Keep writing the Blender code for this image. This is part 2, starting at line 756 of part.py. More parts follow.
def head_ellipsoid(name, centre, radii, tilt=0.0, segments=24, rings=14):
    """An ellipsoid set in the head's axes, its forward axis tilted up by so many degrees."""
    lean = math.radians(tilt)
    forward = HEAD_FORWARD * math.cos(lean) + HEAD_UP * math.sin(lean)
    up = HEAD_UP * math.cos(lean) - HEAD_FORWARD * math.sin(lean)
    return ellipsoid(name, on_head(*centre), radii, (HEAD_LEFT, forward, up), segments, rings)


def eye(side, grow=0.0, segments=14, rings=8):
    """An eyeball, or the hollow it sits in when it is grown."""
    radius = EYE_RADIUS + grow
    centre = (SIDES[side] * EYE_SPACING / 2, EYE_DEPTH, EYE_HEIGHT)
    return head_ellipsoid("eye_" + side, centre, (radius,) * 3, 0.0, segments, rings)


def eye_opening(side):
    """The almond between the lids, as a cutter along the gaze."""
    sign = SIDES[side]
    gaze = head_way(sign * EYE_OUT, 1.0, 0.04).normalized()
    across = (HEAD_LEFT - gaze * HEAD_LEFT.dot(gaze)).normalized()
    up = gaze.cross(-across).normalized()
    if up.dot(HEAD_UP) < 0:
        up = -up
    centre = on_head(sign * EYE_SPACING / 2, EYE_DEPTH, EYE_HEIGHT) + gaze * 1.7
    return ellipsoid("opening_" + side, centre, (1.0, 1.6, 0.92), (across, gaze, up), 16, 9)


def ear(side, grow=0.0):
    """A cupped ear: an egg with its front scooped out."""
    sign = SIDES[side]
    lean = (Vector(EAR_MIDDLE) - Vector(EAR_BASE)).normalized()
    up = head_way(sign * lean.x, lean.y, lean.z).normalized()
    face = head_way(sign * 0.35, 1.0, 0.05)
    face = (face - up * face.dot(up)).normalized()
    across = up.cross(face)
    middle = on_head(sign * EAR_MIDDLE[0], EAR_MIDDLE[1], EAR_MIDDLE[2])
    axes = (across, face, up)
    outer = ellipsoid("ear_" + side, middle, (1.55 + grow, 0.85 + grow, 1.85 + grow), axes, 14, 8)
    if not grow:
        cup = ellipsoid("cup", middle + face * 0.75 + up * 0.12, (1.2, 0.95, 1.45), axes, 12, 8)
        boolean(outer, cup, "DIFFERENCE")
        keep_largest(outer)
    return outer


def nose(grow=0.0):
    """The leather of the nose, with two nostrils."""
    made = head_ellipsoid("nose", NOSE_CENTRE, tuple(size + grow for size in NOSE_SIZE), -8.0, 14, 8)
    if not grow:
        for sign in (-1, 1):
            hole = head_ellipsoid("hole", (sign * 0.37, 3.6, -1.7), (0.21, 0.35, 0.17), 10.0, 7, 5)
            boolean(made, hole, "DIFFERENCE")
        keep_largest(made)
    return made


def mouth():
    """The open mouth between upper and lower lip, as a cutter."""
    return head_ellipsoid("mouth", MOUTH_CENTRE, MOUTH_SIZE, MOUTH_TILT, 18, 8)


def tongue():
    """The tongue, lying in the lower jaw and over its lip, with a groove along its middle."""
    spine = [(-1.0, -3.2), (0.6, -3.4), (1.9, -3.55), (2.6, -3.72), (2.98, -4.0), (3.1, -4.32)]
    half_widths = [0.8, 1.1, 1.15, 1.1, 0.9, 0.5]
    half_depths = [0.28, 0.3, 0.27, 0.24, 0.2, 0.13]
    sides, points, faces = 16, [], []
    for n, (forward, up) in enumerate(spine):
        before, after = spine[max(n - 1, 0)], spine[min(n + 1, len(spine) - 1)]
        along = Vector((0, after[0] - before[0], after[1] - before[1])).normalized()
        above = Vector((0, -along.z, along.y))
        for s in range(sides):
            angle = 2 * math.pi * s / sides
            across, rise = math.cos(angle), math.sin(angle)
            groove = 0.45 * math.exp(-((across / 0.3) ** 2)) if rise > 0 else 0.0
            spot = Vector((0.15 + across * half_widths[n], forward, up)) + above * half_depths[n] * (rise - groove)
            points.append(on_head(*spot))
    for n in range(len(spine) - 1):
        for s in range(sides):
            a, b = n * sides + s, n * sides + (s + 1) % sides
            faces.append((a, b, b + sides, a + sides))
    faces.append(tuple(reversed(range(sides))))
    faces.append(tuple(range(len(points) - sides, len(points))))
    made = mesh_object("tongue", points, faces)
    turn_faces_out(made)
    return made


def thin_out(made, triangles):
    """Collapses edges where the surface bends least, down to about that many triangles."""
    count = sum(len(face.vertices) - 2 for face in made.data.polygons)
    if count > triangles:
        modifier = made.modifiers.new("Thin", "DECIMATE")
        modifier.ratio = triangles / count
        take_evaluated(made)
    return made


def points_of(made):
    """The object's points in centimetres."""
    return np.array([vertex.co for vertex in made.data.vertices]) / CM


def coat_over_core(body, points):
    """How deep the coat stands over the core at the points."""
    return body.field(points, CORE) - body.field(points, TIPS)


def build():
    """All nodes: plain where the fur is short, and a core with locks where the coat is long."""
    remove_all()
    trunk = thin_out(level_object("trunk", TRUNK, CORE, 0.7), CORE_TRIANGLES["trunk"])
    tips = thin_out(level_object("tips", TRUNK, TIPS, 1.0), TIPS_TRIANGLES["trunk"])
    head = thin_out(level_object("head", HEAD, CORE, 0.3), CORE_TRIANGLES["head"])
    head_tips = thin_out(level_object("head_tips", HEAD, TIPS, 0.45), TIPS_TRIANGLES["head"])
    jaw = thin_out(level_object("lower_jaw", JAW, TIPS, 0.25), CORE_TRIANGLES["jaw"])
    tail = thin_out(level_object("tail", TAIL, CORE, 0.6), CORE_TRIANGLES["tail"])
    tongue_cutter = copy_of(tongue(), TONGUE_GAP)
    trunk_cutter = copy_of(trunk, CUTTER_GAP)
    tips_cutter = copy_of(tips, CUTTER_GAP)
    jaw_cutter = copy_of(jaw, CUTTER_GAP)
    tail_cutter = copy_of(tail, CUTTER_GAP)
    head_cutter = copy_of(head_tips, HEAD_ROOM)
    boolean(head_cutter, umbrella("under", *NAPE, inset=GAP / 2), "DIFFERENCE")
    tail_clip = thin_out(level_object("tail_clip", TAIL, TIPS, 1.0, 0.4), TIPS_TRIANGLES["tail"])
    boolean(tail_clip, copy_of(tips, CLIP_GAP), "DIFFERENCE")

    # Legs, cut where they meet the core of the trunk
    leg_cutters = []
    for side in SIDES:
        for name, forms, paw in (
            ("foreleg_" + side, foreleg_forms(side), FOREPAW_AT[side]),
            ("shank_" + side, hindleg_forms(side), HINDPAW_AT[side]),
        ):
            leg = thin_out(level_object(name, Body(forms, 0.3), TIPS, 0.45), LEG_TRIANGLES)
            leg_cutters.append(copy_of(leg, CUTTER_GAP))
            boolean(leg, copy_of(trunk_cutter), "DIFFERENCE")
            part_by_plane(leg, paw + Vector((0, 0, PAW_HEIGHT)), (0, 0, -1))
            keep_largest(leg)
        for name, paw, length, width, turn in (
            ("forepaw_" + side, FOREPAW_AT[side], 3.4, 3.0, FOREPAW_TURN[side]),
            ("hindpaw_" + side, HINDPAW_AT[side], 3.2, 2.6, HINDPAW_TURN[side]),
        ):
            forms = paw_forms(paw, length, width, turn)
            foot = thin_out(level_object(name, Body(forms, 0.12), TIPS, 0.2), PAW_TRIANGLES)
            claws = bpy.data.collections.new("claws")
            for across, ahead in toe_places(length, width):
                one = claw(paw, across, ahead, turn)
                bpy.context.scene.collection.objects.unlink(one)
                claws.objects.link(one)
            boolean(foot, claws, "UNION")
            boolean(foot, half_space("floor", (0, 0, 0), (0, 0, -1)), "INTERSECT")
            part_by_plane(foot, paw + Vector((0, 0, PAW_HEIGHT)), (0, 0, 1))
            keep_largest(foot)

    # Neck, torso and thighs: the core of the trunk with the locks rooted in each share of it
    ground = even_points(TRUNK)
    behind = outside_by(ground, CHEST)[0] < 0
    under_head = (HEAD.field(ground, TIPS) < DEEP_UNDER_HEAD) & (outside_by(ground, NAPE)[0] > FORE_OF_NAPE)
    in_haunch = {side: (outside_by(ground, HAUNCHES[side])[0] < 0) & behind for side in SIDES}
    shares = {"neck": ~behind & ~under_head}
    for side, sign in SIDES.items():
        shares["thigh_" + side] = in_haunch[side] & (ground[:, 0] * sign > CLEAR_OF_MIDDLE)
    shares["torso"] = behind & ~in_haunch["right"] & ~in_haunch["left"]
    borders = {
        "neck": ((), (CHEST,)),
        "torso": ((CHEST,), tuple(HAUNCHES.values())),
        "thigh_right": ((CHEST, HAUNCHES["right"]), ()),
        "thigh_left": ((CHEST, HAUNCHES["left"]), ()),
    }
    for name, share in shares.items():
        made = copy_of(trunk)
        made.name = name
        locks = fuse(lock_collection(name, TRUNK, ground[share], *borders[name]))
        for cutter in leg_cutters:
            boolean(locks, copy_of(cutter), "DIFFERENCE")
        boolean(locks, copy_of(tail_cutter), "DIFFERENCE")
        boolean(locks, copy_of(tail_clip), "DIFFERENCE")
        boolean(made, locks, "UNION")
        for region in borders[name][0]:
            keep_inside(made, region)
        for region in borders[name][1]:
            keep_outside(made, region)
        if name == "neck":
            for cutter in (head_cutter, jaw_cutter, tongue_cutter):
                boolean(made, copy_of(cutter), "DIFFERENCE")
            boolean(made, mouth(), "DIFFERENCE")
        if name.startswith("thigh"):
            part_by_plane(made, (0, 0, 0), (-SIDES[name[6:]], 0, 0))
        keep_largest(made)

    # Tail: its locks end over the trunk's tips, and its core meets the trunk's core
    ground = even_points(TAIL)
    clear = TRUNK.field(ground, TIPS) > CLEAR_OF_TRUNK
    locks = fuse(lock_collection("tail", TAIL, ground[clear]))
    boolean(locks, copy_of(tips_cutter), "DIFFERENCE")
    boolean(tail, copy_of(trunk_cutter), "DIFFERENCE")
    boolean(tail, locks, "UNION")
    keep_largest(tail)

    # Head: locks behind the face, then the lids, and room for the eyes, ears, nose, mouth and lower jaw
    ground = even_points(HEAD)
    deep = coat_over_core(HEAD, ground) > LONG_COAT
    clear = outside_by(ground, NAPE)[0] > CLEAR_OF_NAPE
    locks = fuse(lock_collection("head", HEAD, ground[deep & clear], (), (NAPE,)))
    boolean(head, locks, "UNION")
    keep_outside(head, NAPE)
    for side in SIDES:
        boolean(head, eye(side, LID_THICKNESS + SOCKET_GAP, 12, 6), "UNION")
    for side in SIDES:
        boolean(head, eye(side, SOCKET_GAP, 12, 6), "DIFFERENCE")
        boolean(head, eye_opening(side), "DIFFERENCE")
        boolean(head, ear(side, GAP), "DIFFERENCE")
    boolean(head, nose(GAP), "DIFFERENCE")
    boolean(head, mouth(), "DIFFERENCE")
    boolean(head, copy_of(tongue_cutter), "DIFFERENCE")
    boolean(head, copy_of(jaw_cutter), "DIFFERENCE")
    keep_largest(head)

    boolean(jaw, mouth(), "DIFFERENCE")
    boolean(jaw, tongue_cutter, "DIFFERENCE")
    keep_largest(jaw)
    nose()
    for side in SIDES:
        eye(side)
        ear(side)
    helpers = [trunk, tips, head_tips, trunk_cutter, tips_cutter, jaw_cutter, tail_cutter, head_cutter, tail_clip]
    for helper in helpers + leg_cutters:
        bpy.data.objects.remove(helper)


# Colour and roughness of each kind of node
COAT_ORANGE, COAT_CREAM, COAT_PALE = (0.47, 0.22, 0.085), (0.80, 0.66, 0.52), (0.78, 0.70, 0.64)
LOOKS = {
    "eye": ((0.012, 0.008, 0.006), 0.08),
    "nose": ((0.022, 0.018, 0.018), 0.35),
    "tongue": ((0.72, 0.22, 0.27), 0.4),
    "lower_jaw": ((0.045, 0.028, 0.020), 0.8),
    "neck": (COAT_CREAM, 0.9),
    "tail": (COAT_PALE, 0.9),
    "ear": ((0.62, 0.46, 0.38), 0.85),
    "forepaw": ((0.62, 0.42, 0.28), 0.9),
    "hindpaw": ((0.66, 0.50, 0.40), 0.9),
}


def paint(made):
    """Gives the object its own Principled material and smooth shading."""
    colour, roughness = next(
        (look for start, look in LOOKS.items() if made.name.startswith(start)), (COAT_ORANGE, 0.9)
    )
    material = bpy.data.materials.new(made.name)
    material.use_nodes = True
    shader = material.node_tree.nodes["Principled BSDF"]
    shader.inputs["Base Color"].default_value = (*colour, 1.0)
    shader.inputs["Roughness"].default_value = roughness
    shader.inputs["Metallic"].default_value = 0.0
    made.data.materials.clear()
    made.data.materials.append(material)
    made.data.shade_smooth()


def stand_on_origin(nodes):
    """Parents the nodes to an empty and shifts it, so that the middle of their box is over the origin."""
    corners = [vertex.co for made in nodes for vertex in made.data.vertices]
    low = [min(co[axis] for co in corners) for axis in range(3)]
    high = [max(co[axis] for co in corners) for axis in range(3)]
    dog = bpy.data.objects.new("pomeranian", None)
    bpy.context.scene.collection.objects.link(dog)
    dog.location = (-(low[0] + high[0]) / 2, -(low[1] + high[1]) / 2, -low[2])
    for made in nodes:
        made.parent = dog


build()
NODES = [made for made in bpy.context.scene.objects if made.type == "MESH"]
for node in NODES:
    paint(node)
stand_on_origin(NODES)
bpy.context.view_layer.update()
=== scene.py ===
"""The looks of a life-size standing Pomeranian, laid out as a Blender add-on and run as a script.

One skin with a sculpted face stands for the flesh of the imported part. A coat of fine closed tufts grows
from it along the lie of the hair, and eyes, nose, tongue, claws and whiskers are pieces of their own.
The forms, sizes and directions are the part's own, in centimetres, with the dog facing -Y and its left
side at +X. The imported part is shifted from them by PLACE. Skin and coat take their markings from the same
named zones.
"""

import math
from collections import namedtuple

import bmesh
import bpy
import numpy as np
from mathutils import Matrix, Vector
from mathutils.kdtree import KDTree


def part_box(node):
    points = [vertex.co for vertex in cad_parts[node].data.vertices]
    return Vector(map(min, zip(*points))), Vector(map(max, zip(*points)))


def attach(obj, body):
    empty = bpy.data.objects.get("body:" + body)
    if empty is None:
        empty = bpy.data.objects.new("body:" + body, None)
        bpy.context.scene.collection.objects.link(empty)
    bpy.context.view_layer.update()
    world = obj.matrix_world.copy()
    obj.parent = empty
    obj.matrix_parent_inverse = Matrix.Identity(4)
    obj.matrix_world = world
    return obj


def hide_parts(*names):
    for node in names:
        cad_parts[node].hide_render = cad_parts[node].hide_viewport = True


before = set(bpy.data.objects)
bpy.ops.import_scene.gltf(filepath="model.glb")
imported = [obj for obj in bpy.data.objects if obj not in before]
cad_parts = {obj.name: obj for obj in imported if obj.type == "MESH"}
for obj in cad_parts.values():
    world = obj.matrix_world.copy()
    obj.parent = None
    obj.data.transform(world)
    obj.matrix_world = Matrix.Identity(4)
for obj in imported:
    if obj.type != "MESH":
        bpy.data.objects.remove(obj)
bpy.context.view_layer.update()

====

Everything from the line that contains "NODES = [made" through the line that contains "as a script." is to be transcribed exactly, and nothing outside that range.

◆ **WRITTEN ANSWER**
NODES = [made for made in bpy.context.scene.objects if made.type == "MESH"]
for node in NODES:
    paint(node)
stand_on_origin(NODES)
bpy.context.view_layer.update()
=== scene.py ===
"""The looks of a life-size standing Pomeranian, laid out as a Blender add-on and run as a script.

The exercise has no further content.